He's quite skillful at being tall, I'll give him that. Every other department? He fights like my mom.
Height is a physical characteristic, no different to the gradings on a ruler, or the 90 degree joint in carpenters square, or the length of a piece of lumber. Where the cut is made in the wood, the accuracy of the measurement, the accuracy of the angle, how the tools are used.....this goes beyond the possession of the tools, and involves SKILL. It is one thing to be tall. Not everybody knows how to fight tall. Mike Grant was tall. Did he have the same composure, sense of distance, sense of timing and pace that either Golota or Vitali did?# No. Physical characteristics are just that. The effectiveness to which they are deployed is dependent on the degree of skill of the exponent. Or the number of people playing basketball. Take your pick.
Did he have the same amateur background as they did? He still accomplished what he did, including beating Golota, despite it.
Oh!!! And what do you think would have happened during Grants amateur career?? Would he have grown taller? Or acquired SKILLS So you think there is a relationship between the Klitschkos amateur background and their current success??
Of course. But amateur background doesn't give you the natural physical abilities that Mayweather and Pacquiao possess. And natural physical ability is part of the reason they're at the top of every pound for pound list.
Of course not. An Amateur background gives you the time and space to develop skills around your pre-existing physical tools. For Vitali, that would be height, reach, his angles and his distance/counter-punch game. The man does have skills. I grow weary of this Maxboxing philosophy that all he is is tall. Carnera was tall. Valuev was tall. Buddy Baer was tall. Firpo was tall. There is more to this business than height.
uuuhhhh YES...you think Pernell Whitaker was born with that defense? you think Cus could have trained Mike in a gym for 2-3 years no amateur fights and he would be successful pro as he became ?You think Muhammad Ali just walk into a ring and did what he did without years and years of amateur experience/learning...
Once again, back to Maxboxing. :: Becuase when you can't argue with someone directly on a subject, you can always bring Maxboxing into the conversation and start arguing against them, even when you're responding to someone on a different website's forum. Classic bullshit tactic.
What the fuck are you babbling about? I showed you that todays American Welterweights are dogshit. Half of them aren't even Welters and one of them ain't even a fucking Yank to begin with. You haven't explained that one away yet. Until you do, Its my fucking house and I'll watch what I want on TV.
I guess imitation is supposed to be a form of flattery, but when you do it, it seems more like a lack of originality.

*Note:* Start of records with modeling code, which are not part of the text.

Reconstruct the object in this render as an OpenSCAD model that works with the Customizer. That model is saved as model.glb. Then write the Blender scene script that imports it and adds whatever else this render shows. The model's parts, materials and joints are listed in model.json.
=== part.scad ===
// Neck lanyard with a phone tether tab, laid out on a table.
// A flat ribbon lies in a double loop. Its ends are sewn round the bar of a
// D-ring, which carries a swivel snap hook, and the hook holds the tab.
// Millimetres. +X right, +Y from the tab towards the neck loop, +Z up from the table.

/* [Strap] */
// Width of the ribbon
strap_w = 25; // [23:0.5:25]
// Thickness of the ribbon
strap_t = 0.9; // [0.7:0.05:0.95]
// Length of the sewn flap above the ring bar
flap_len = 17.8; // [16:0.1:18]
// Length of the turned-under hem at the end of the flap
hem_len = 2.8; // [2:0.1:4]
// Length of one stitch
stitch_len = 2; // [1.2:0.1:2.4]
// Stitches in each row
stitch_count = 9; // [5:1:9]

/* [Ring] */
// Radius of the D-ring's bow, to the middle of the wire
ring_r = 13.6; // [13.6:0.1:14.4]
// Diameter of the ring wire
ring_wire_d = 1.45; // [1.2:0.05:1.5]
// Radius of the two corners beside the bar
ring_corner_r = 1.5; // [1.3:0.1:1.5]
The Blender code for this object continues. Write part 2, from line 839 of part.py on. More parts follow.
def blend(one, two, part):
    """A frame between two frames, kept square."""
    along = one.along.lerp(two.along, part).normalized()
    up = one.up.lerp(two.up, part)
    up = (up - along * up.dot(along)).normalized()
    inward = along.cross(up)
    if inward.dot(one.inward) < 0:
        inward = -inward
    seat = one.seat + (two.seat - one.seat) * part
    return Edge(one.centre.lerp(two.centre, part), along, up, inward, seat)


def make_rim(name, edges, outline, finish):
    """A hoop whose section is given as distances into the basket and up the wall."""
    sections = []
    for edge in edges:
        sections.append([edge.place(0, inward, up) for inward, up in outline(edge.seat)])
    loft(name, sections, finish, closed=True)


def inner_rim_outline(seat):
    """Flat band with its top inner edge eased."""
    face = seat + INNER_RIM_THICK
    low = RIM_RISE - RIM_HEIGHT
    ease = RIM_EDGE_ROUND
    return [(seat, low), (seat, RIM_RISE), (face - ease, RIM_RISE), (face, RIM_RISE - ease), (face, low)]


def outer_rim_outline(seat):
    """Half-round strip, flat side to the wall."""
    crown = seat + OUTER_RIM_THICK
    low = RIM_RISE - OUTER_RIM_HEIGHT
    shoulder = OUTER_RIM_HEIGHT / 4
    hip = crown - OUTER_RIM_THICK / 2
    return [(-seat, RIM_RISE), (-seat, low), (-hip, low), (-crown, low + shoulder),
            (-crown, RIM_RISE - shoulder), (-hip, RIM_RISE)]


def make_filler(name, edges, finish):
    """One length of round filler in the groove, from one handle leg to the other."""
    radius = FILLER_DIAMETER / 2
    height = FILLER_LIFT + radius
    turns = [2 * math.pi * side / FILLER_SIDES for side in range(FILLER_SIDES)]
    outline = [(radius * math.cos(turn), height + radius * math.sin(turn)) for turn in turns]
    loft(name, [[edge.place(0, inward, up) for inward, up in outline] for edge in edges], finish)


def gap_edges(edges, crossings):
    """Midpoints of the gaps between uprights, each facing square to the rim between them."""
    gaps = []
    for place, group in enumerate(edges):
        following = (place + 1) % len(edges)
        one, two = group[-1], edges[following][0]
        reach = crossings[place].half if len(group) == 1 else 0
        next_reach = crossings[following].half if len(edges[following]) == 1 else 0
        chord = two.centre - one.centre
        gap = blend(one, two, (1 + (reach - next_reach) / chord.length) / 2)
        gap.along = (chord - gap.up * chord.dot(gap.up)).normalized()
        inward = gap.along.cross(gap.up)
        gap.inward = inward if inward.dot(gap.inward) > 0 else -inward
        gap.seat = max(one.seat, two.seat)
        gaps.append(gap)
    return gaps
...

Original? Its a pretty original idea to dig up the top 10 American Welters and ask a very simple questions: 1. Why is one of them listed as American, despite being Haitian?? 2. Why are 3 of them ex 140lbrs with very patchy records at same?? 3. Why won't the best of them make the biggest fight out there?? 4. How does the list stack up against the same list from 12 years ago?? The answers have not exactly been forthcoming.
Where was Berto born? Where did he spend most of his amateur career? What happened in his fight with Juan McPherson? Why didn't he box for the US in the Olympics?
The rest of what? The first American ranked in Boxrec's welterweight rankings is the first fighter listed...Floyd Mayweather Jr. The third is Mosley. The fourth is Berto. The sixth is Ortiz. The seventh is Jones. The tenth is Alvarado. In Boxrec's heavyweight rankings, there's two Americans in the top ten. Chambers at seven and Thompson at eight. You have to go out of the top ten to find Arreola. To get to the same number of American welterweights in Boxrec's top ten, you have to go past the top twenty heavyweights.
Mosley is 38, 39. Mayweather won't fight Pac. Malignaggi, Bailey and Ortiz were busts at 140, of varying hues, none of them especially pretty. We're not talking about Boxrecs top 10. We are talking about Boxrecs AMERICAN top 10.
Boxrec's welterweight top ten is mosly AMERICAN, despite age or anything else. It's heavyweight top ten isn't. As far as other weight classes go, that's what happens when divisions are only seven pounds apart. A fighter like Paul Williams, or whoever else, can elect to move up in weight (or do so out of necessity) without a situation that faces cruiserweights who go from 190-200 opponents to a 250 pound Klitschko.
You're poor company Mitchell. American welters are a shade better than American heavies. Floyd is quality. But he renders his quality worthless with his desultory fighting, his soporific style, and his refusal to fight the best fighter in the division, Manny Pac, preferring to engage as he does in lucrative matchups with smaller men on his own terms, while engaging Pac in an ill-advised game of racially flavoured tit-for-tat and unproven allegations of cheating. Mosley is shot, finished. He used to be good, when he was on the gear, but now he has won 2 of his last 5. A guy who won 2 of his last 5 is the 2nd best American Welterweight? American Welters are, by and large, shit. American heavyweights are, by and large, shit. By your logic, that would mean both Welterweight and Heavyweight are shit divisions. Malignaggi, Ortiz, Bailey- failed the pertinent tests at 140 and haven't done squat at 147.